Tornadoes pounding the rock
Originally published: November 07. 2009 3:01AMLast modified: November 07. 2009 12:43AM
The classes, names and brackets may have new names and the opponent may not be as familiar, but it was still a first-round blowout for Alcoa Friday night.
Tyner may have carried a more distinguished tradition and resumé than Alcoa's typical first-round opponents of late but left knowing exactly how Chuckey Doak, Cumberland Gap and Gatlinburg-Pittman have felt the last decade.
Despite a shift up from playing the No. 3 seed to the No. 1, the sixth-seeded Rams came in without a 3A loss in the regular season but felt the thunder and lightning of the Alcoa Tornadoes just as severely as anything 4A Red Bank or 6A Ooltewah dished out to Tyner in the regular season.

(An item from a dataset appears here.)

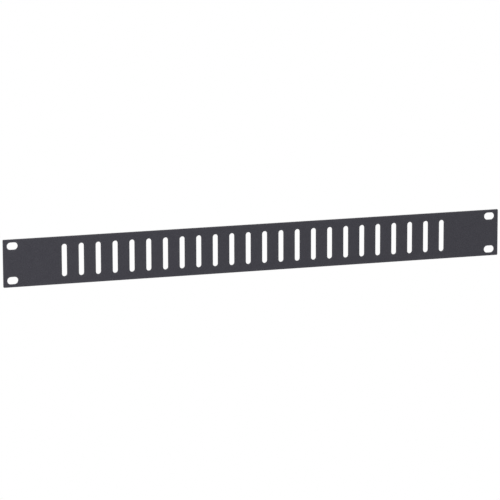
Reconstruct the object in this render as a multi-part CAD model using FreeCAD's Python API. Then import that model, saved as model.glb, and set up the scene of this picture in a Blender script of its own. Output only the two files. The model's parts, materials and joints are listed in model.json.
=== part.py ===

“That's by far the toughest first-round opponent we've had since I've been here,” said defensive coordinator Brian Nix. “They're a great team and they played one of the toughest schedules in the state. We might have seen them in a later round if they hadn't been sent to play us first.”
While it wasn't the 68-0 humbling of the Gap a year ago or the 67-0 rout of 2006 or anywhere close to the infamous 91-7 Highland massacre of G-P in 2005, it was a 44-7 drubbing.
It was undoubtedly Alcoa displaying the playoff poise that has enabled the team from the fabled Aluminum Capital of America to stack up staggering numbers at a rate that the idled workers of ALCOA can only envy.
The numbers just become numbing — the 12th consecutive first-round win, the 26th straight playoff win, a 24th straight victory.
That Tyner Academy, without leading rusher Jermel McKenzie, just scored was a monumental achievement considering Alcoa had thrown three consecutive shutouts in the first round and now holds a 363-27 scoring edge in the first round games since Alcoa launched its pursuit of six straight titles.
That the Tornadoes moved on was expected, that they won handily over a quality opponent was almost taken for granted by the fans, if not the coaches and players. It seemed the only straying from the script of the last five seasons was a score update that CAK — Alcoa's perennial second-round opponent despite all the mechanizations and bracket wizardry the TSSAA could muster — was trailing and that McMinn Central might succeed where boards of control and seedings had failed in trying to alter the Tornadoes' second-round opponent.
So while a mercy rule enabled Alcoa to wait warmly in the locker room for word of which district foe it would face again (CAK after all), it was just another cold ride home for another first-round Alcoa victim, and this year, just one more rock in the pile.